| Data excerpt |
>>>

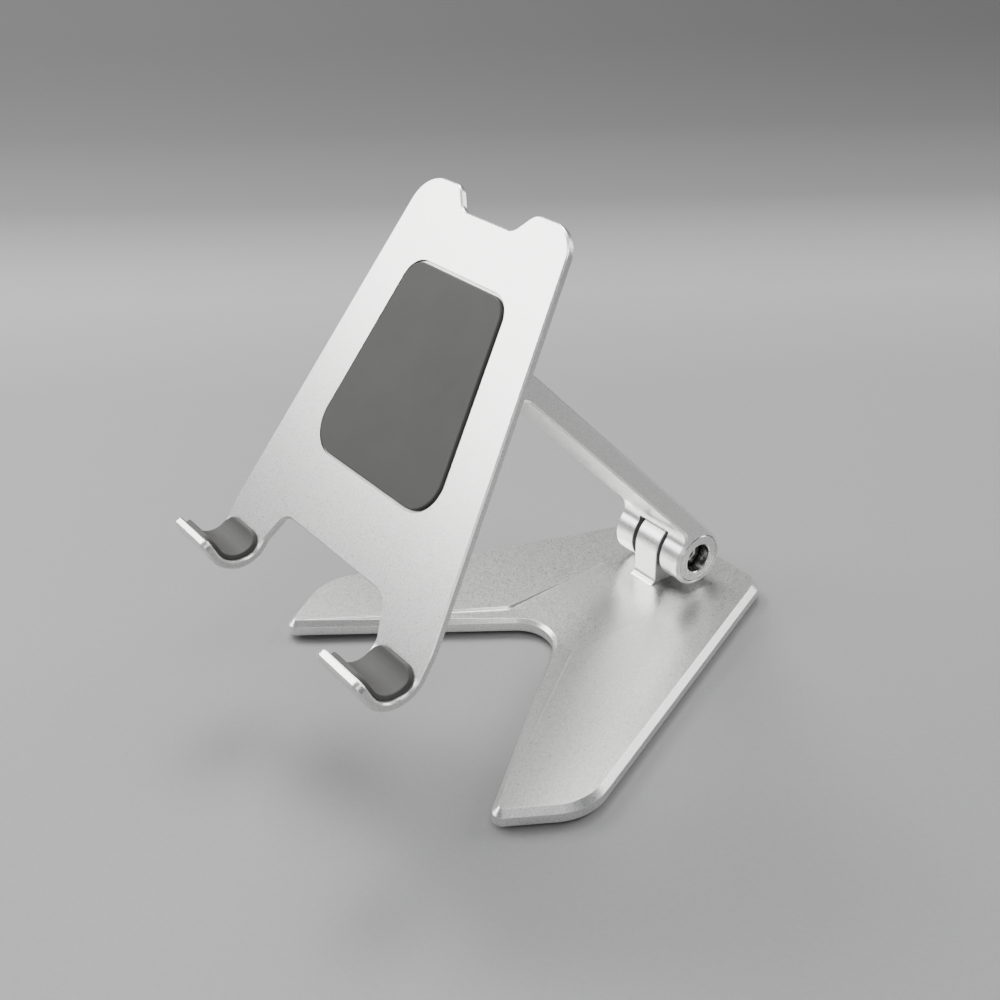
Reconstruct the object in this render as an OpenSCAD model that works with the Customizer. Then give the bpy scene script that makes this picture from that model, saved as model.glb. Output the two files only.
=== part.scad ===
// Folding phone stand: a chevron base, a link arm and a leaning cradle,
// joined by two screw-clamped friction hinges.
// The origin is on the table, straight below the axis of the lower hinge.
// +X is the stand's right, -Y its front, +Z up.

/* [Base] */
// Width across the outer corners
base_w = 100; // [92:1:112]
// Width across the sharp tips of the legs
tip_w = 78.5; // [70:0.5:84]
// Width of the rear edge
rear_w = 37; // [32:1:44]
// Hinge axis to the tips of the legs
tip_reach = 84.4; // [78:0.2:92]
// Hinge axis to the outer corners
corner_reach = 67.6; // [60:0.2:70]
// Hinge axis to the sharp apex of the front notch
notch_reach = 32.5; // [28:0.5:36]
// Hinge axis to the rear edge
rear_reach = 14.7; // [12:0.1:18]
// Thickness of the base plate
base_t = 3.7; // [3.2:0.1:5]
// Bevel round the top of the base
base_bevel = 1.3; // [0.8:0.1:1.5]
// Height of the foot pads below the base
foot_gap = 1; // [0.6:0.1:2]

/* [Hinges] */
// Height of the lower hinge axis
hinge_z = 12.9; // [12.6:0.1:15]
// Diameter of the arm's barrels
barrel_d = 13.8; // [13.4:0.1:14]
// Width of the lug between two barrels
lug_w = 7.2; // [6.6:0.2:7.6]
// Gap between lug and barrel, filled by a friction washer
lug_gap = 1.2; // [1:0.1:1.4]

/* [Arm] */
// Distance between the two hinge axes
arm_len = 86; // [70:1:100]
// Width of the arm
arm_w = 21.5; // [21:0.5:24]
// Thickness of the arm between its barrels
arm_t = 4.7; // [4:0.1:5.2]
// Angle of the arm above the table
arm_angle = 47; // [40:1:60]

/* [Cradle] */
// Lean of the cradle from upright
recline = 34.5; // [25:0.5:45]
// Thickness of the cradle sheet
sheet_t = 1.8; // [1.6:0.1:2]
// Upper hinge axis to the cradle's front face
face_reach = 10.2; // [10:0.1:11]
// Upper hinge axis to the top edge
top_reach = 31.7; // [28:0.1:40]
// Width at the top edge, between sharp corners
top_w = 45; // [44:1:50]
// Width across the two hooks
hooks_w = 71; // [68:0.5:76]
// Width of one hook
hook_w = 14.4; // [13:0.2:16]
// Inner radius of the hook's bend
hook_r = 5.4; // [5:0.1:6.5]
// Angle of the hook's lip above square to the sheet
lip_angle = 32; // [20:1:40]
// Straight length of the hook's lip
lip_len = 4; // [4:0.5:12]

/* [Pads] */
// Width of the large pad at its top
pad_top_w = 29.6; // [26:0.2:32]
// Width of the large pad at its bottom
pad_bottom_w = 42.4; // [38:0.2:44]
// Thickness of the large pad
pad_t = 0.9; // [0.7:0.1:1.2]
// Thickness of the hook pads
hook_pad_t = 1; // [0.6:0.1:1.4]

/* [Hidden] */
$fn = 64;
eps = 0.01;
arc_steps = 8;

// Colours
aluminium = [0.80, 0.80, 0.79];
turned = [0.86, 0.86, 0.85];
steel = [0.45, 0.44, 0.42];
silicone = [0.40, 0.40, 0.39];
rubber = [0.13, 0.13, 0.13];
polymer = [0.20, 0.20, 0.21];

// Base
base_top = foot_gap + base_t;
notch_round = 8.5;
tip_round = 2.2;
corner_round = 13;
rear_round = 6;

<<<

| Task details |
Write the material out again word for word.

| Answer to this task |
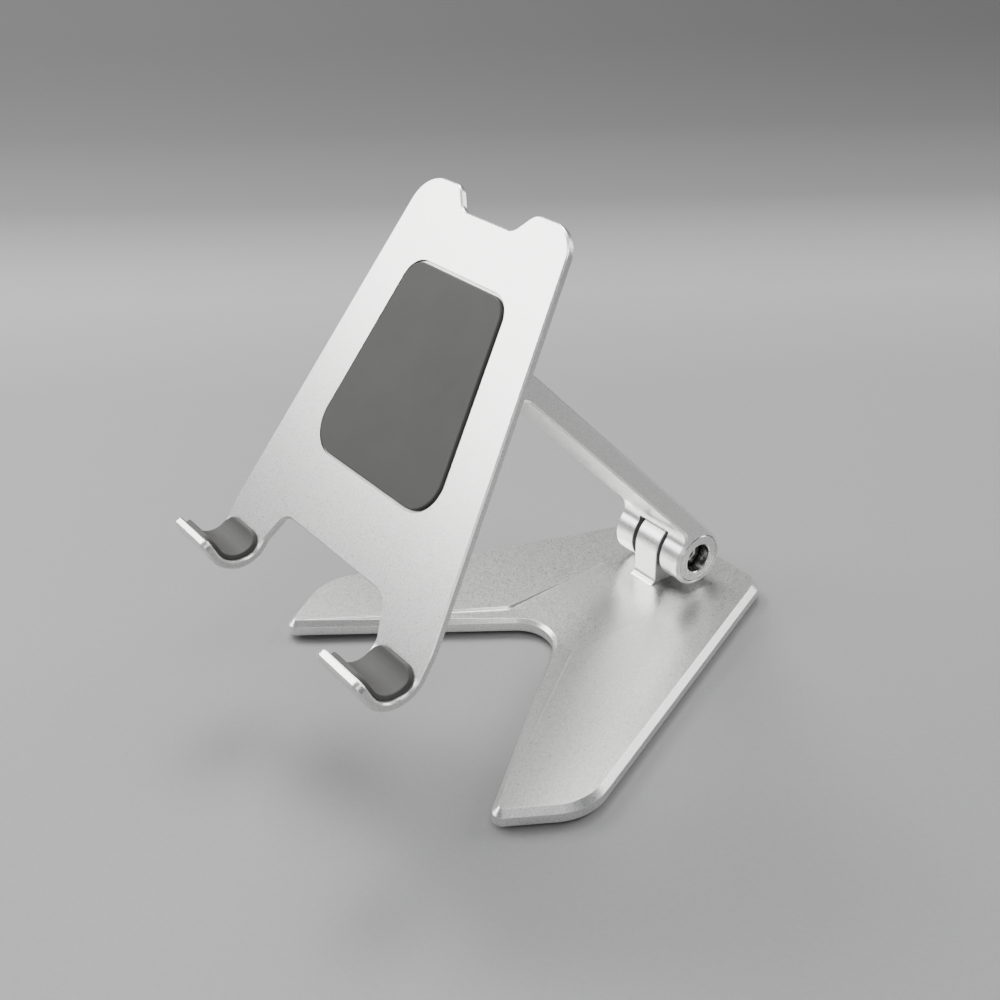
Reconstruct the object in this render as an OpenSCAD model that works with the Customizer. Then give the bpy scene script that makes this picture from that model, saved as model.glb. Output the two files only.
=== part.scad ===
// Folding phone stand: a chevron base, a link arm and a leaning cradle,
// joined by two screw-clamped friction hinges.
// The origin is on the table, straight below the axis of the lower hinge.
// +X is the stand's right, -Y its front, +Z up.

/* [Base] */
// Width across the outer corners
base_w = 100; // [92:1:112]
// Width across the sharp tips of the legs
tip_w = 78.5; // [70:0.5:84]
// Width of the rear edge
rear_w = 37; // [32:1:44]
// Hinge axis to the tips of the legs
tip_reach = 84.4; // [78:0.2:92]
// Hinge axis to the outer corners
corner_reach = 67.6; // [60:0.2:70]
// Hinge axis to the sharp apex of the front notch
notch_reach = 32.5; // [28:0.5:36]
// Hinge axis to the rear edge
rear_reach = 14.7; // [12:0.1:18]
// Thickness of the base plate
base_t = 3.7; // [3.2:0.1:5]
// Bevel round the top of the base
base_bevel = 1.3; // [0.8:0.1:1.5]
// Height of the foot pads below the base
foot_gap = 1; // [0.6:0.1:2]

/* [Hinges] */
// Height of the lower hinge axis
hinge_z = 12.9; // [12.6:0.1:15]
// Diameter of the arm's barrels
barrel_d = 13.8; // [13.4:0.1:14]
// Width of the lug between two barrels
lug_w = 7.2; // [6.6:0.2:7.6]
// Gap between lug and barrel, filled by a friction washer
lug_gap = 1.2; // [1:0.1:1.4]

/* [Arm] */
// Distance between the two hinge axes
arm_len = 86; // [70:1:100]
// Width of the arm
arm_w = 21.5; // [21:0.5:24]
// Thickness of the arm between its barrels
arm_t = 4.7; // [4:0.1:5.2]
// Angle of the arm above the table
arm_angle = 47; // [40:1:60]

/* [Cradle] */
// Lean of the cradle from upright
recline = 34.5; // [25:0.5:45]
// Thickness of the cradle sheet
sheet_t = 1.8; // [1.6:0.1:2]
// Upper hinge axis to the cradle's front face
face_reach = 10.2; // [10:0.1:11]
// Upper hinge axis to the top edge
top_reach = 31.7; // [28:0.1:40]
// Width at the top edge, between sharp corners
top_w = 45; // [44:1:50]
// Width across the two hooks
hooks_w = 71; // [68:0.5:76]
// Width of one hook
hook_w = 14.4; // [13:0.2:16]
// Inner radius of the hook's bend
hook_r = 5.4; // [5:0.1:6.5]
// Angle of the hook's lip above square to the sheet
lip_angle = 32; // [20:1:40]
// Straight length of the hook's lip
lip_len = 4; // [4:0.5:12]

/* [Pads] */
// Width of the large pad at its top
pad_top_w = 29.6; // [26:0.2:32]
// Width of the large pad at its bottom
pad_bottom_w = 42.4; // [38:0.2:44]
// Thickness of the large pad
pad_t = 0.9; // [0.7:0.1:1.2]
// Thickness of the hook pads
hook_pad_t = 1; // [0.6:0.1:1.4]

/* [Hidden] */
$fn = 64;
eps = 0.01;
arc_steps = 8;

// Colours
aluminium = [0.80, 0.80, 0.79];
turned = [0.86, 0.86, 0.85];
steel = [0.45, 0.44, 0.42];
silicone = [0.40, 0.40, 0.39];
rubber = [0.13, 0.13, 0.13];
polymer = [0.20, 0.20, 0.21];

// Base
base_top = foot_gap + base_t;
notch_round = 8.5;
tip_round = 2.2;
corner_round = 13;
rear_round = 6;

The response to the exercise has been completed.